GOAL
Nothing but the lines from the line that contains "const mushroom = new" through the line that contains "before = set(bpy.data.objects)" should appear in the output, each reproduced exactly.

MATERIAL
============

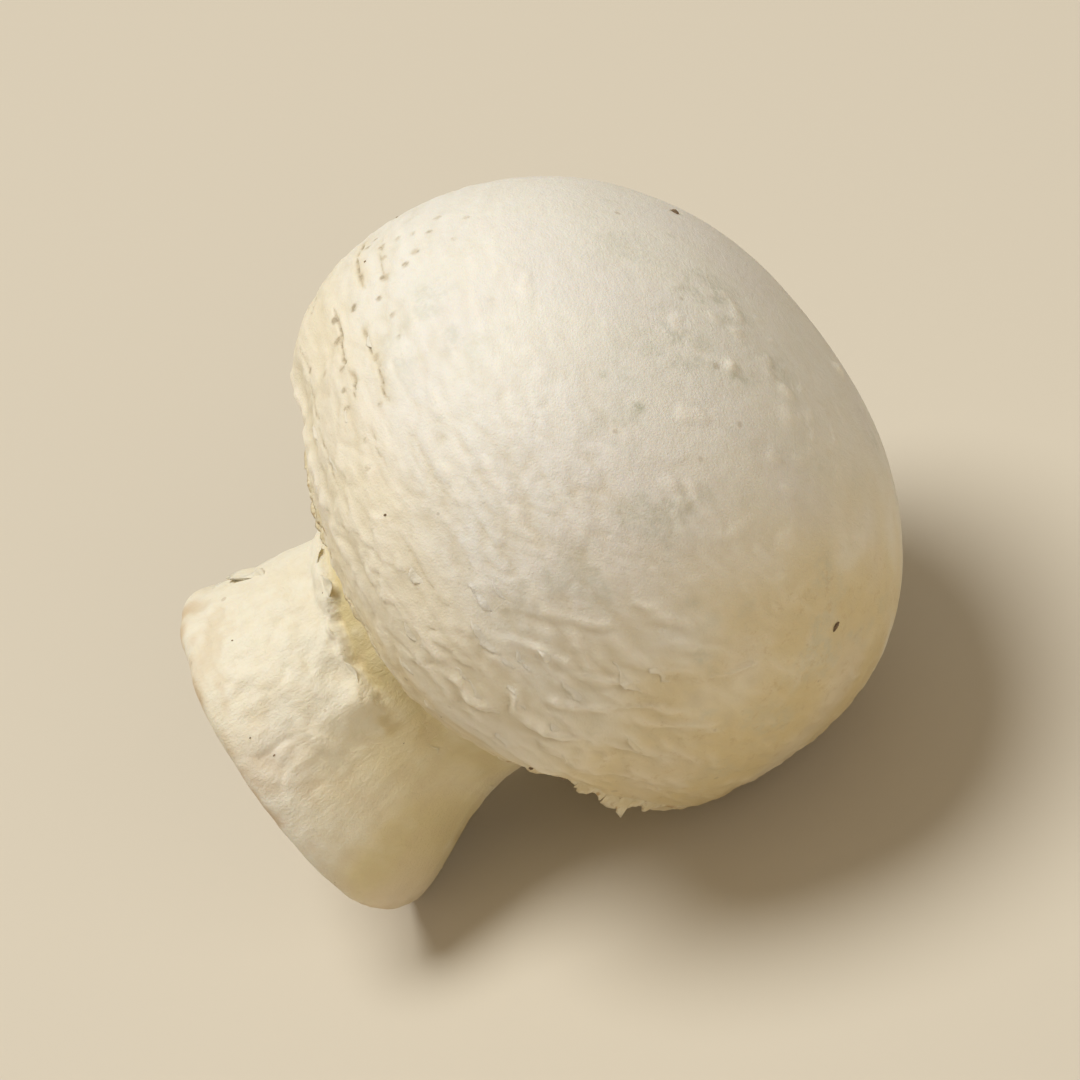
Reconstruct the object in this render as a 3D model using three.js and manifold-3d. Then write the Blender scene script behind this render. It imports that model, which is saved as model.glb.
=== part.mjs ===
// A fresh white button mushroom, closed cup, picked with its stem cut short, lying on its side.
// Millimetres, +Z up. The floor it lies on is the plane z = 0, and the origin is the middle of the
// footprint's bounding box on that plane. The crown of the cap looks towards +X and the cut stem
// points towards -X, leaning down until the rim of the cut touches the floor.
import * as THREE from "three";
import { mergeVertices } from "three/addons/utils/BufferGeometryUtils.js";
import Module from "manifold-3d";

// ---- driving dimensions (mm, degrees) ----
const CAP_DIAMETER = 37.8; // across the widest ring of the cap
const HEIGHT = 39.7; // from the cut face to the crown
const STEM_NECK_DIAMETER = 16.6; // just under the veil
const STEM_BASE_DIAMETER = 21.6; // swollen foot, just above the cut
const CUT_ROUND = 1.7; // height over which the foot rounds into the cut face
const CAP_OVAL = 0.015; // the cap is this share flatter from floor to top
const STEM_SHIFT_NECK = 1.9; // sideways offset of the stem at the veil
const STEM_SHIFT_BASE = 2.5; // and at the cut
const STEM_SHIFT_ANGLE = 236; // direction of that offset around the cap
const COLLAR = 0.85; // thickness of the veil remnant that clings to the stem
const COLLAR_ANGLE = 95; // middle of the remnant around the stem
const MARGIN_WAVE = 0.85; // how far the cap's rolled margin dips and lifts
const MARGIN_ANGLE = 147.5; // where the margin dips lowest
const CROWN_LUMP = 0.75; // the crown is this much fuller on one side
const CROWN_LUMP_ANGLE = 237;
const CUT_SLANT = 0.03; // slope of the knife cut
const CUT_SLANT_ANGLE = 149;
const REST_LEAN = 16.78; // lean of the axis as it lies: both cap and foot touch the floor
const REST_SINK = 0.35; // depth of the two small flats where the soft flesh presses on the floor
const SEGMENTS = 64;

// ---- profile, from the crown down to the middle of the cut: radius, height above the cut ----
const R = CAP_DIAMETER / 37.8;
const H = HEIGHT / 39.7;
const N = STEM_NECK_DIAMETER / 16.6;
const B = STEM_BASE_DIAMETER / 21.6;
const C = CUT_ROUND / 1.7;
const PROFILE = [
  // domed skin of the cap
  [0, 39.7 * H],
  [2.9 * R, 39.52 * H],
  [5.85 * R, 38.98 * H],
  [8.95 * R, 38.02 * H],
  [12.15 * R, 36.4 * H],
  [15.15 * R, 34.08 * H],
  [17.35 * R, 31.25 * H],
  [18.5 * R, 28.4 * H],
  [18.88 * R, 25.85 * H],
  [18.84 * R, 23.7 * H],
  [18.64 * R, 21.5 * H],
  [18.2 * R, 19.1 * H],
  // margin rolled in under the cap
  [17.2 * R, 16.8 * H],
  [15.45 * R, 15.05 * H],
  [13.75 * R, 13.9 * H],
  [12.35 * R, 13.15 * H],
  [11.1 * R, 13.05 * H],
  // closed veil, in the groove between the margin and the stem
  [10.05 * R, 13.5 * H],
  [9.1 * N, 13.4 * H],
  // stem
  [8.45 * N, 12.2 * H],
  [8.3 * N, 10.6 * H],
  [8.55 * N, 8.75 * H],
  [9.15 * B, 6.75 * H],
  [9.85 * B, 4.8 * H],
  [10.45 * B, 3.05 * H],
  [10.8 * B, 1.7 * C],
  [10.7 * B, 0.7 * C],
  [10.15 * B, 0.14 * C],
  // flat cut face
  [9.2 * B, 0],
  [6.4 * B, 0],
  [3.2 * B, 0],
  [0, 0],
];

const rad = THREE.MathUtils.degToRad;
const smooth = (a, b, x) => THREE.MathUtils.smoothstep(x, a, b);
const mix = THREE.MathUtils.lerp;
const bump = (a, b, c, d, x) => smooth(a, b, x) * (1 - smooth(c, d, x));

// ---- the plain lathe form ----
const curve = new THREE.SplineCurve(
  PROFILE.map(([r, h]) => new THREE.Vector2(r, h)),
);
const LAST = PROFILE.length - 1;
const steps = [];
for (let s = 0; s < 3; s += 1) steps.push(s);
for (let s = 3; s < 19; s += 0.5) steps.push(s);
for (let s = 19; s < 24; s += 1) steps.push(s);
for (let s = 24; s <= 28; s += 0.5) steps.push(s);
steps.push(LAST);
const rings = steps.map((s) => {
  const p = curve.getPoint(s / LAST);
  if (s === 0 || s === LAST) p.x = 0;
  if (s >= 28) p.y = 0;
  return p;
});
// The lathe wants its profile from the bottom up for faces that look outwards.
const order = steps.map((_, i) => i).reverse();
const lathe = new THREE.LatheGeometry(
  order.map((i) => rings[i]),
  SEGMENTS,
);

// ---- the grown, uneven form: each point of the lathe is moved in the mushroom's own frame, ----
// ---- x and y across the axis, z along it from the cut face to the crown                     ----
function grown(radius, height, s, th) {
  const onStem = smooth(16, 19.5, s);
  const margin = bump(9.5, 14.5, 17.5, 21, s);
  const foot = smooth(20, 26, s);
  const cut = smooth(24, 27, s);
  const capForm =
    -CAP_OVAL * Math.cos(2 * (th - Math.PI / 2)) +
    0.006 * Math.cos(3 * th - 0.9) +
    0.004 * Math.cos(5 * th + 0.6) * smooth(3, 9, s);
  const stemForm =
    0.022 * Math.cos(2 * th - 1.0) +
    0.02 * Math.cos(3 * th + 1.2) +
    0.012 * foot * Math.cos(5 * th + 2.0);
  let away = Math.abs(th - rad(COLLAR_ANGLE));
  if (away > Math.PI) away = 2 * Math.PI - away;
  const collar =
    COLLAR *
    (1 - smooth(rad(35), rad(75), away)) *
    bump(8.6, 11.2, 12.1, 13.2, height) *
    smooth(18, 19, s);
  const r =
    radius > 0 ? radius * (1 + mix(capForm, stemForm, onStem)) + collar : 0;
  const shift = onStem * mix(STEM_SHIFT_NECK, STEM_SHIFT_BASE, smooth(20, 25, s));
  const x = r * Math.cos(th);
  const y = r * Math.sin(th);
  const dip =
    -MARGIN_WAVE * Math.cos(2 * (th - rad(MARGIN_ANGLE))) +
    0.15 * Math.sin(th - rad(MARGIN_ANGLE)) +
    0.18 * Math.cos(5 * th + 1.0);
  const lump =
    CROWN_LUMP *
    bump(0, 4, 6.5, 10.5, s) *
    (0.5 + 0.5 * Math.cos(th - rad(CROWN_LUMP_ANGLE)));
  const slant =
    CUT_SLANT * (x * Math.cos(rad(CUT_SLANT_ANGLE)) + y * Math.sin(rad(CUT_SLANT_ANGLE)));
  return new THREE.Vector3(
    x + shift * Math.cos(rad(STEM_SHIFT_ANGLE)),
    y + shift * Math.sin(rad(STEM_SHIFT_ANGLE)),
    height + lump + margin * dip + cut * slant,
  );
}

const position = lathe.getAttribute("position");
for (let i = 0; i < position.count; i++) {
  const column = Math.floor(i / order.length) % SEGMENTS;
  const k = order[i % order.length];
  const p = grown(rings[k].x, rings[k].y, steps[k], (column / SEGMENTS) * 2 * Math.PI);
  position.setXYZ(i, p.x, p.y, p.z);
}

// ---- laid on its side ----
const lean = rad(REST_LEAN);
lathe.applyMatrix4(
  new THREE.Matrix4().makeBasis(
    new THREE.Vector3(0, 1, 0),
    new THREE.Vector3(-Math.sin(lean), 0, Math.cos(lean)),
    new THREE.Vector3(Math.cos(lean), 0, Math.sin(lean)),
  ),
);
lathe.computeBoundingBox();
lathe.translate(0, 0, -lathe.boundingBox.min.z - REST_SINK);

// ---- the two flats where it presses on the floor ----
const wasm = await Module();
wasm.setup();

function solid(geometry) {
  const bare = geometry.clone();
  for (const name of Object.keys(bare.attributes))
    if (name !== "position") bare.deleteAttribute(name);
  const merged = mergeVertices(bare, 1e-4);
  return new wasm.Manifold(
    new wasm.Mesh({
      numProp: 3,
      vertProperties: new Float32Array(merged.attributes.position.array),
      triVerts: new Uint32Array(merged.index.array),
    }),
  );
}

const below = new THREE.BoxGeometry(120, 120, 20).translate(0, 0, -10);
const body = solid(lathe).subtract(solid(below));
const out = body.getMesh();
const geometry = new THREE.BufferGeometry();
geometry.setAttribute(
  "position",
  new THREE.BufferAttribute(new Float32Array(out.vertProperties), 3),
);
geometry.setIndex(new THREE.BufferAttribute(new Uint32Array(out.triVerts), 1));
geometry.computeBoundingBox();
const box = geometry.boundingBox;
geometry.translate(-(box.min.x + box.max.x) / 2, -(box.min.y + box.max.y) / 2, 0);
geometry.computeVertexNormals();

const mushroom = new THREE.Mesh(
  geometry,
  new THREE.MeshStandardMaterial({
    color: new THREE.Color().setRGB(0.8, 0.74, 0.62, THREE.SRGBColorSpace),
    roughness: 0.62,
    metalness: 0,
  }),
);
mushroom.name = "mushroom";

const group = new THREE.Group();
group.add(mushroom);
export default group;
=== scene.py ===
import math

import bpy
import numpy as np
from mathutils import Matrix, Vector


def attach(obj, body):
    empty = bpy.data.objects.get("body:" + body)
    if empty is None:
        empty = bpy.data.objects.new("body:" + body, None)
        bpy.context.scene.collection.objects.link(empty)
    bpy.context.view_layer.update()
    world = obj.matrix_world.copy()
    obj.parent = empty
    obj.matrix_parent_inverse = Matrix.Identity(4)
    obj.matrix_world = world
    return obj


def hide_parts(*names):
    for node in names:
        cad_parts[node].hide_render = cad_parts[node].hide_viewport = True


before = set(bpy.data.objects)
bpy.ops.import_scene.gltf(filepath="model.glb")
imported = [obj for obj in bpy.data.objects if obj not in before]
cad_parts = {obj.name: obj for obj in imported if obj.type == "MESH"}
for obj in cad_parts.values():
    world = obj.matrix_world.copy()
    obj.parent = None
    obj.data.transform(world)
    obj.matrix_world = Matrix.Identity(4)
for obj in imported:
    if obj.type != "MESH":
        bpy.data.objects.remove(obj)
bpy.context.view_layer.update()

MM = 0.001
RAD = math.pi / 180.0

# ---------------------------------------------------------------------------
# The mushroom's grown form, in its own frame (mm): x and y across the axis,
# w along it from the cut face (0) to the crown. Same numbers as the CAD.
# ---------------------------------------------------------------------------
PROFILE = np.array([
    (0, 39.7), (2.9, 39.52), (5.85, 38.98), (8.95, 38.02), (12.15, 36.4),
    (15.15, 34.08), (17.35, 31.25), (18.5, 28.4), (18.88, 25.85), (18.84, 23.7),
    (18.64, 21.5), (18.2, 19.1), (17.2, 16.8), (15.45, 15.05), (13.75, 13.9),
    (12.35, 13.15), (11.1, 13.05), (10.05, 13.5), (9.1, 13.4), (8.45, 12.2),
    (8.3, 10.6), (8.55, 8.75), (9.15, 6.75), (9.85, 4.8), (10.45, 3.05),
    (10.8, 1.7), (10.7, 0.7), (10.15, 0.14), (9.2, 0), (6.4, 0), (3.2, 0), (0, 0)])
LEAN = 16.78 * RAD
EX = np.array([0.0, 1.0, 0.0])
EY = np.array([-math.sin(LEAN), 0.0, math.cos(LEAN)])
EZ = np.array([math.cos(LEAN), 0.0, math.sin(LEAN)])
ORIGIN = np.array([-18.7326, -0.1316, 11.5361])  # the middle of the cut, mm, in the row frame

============

SOLUTION TO THIS TASK
const mushroom = new THREE.Mesh(
  geometry,
  new THREE.MeshStandardMaterial({
    color: new THREE.Color().setRGB(0.8, 0.74, 0.62, THREE.SRGBColorSpace),
    roughness: 0.62,
    metalness: 0,
  }),
);
mushroom.name = "mushroom";

const group = new THREE.Group();
group.add(mushroom);
export default group;
=== scene.py ===
import math

import bpy
import numpy as np
from mathutils import Matrix, Vector


def attach(obj, body):
    empty = bpy.data.objects.get("body:" + body)
    if empty is None:
        empty = bpy.data.objects.new("body:" + body, None)
        bpy.context.scene.collection.objects.link(empty)
    bpy.context.view_layer.update()
    world = obj.matrix_world.copy()
    obj.parent = empty
    obj.matrix_parent_inverse = Matrix.Identity(4)
    obj.matrix_world = world
    return obj


def hide_parts(*names):
    for node in names:
        cad_parts[node].hide_render = cad_parts[node].hide_viewport = True


before = set(bpy.data.objects)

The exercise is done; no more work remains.